When visitors reach the end of the room, they at last find the source of the racket: Kirk Palmer’s Murmur (2006), an audio and video installation. The film depicts a forest outside Kyoto, a Japanese city that was shortlisted, but ultimately rejected, as target for an atomic bomb in 1945. (The viewer is led to believe that the screeching is an – albeit digitally heightened – audio recording of the wind vigorously blowing dirt against the trees.) Not only does the soundtrack play with dust and absence on a structural level, but it also manifests dust as sound, a non-physical phenomenon – present but not as we know it. As in the audio, so in the video, dust seems to exist as an eerie apparition – felt but not seen. Palmer’s camera rapidly cuts between widely disparate parts of the wood, like some fearsome, omnipresent, omnipotent overlord. It is as if this numinous being plays the role of fate, hanging over Kyoto, about to inflict the devastation that the city fortuitously escaped in 1945, like a grim reaper come for its due.

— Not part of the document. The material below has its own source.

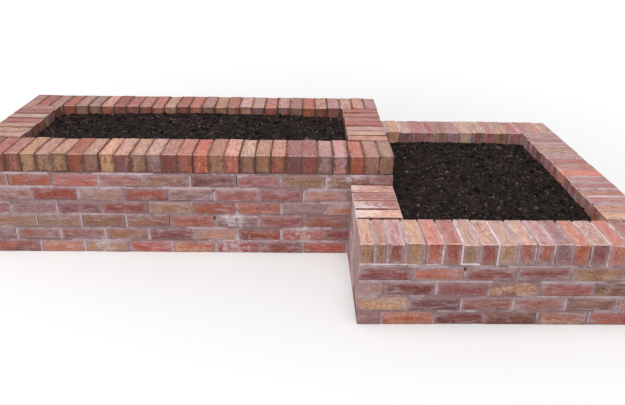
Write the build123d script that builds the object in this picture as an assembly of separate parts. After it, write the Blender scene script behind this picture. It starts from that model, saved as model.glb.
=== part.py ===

In the introductory wall text, David Campany, the curator of A Handful of Dust, poses a singular question: “Can a history be assembled from the perspective of dust?” Not only does the exhibition succeed in mounting a history of dust-inflicted murder, which is as compelling as it is harrowing, but – at the risk of anthropomorphising – it also enables the visitor to see and feel from dust’s “perspective”. What at first, outward glance appears mundane, lifeless and innocuous is elevated to the aura of an awesome god of death.
Reference
1. Littérature, volume 2, No 5, Paris, October 1922.